Having arrived on the Starcross Ferry, Exmouth is a welcoming overnight rest stop.
This location holds the honour of being the oldest seaside town in Devon and sits proudly at the western entrance to The Jurassic Coast World Heritage Site, in a rather isolated spot at the end of the mighty Exe river estuary.
It has a feeling of openness and freedom to it, enhanced by two miles of sandy beach, as well as a feeling of something new having crossed the Exe Riveryou. Ahead you can see the huge cliffs and the coastal drama returning with a sense of Exmouth marking the end of the holiday coast from Torquay.
There has been a harbour here for centuries. Sir Walter Raleigh, favourite of Queen Elizabeth I and the explorer are credited with bringing potatoes and tobacco back to our shores, sailed out of Exmouth many times, but human habitation was quite scarce due to the exposed position on the River Exe estuary.
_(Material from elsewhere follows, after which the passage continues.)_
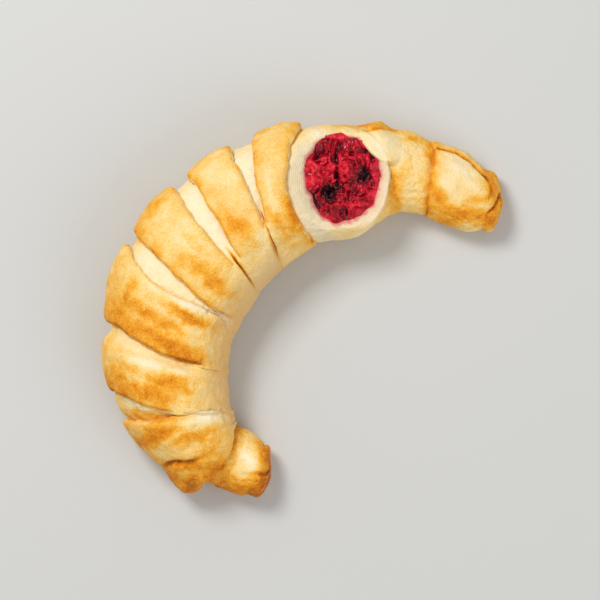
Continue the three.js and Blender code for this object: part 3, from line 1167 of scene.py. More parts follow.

Unfortunately, even as the town started to grow in the mid 17th century it suffered a setback when Turkish pirates raided the Devon coastline, attacking shipping and attempting to capture sailors and local villagers for sale as slaves in North Africa. However, within the next hundred years it had become established as an elegant resort by the Victorians (who really embraced seaside life) and from the 19th century, the railways brought tourism and prosperity and a true Victorian seaside destination was assured.
For the hungry, there’s a wealth of restaurants and cafes and local food providers are justly proud of the produce from the sea, river and the countryside surrounding the town. Accommodation in Exmouth tends to be either B&B's or mid-range hotels, but all sit within easy reach of the coast path and the beaches.
For those with a day off the trail, watersports are everywhere and easy to arrange, including kite surfing, kayaking, sailing and diving. If you prefer to keep dry then try one of the three hour boat trips to view the huge variety of birdlife, attracted by the mudflats and grazing marshes of the wide expanses of the river mouth.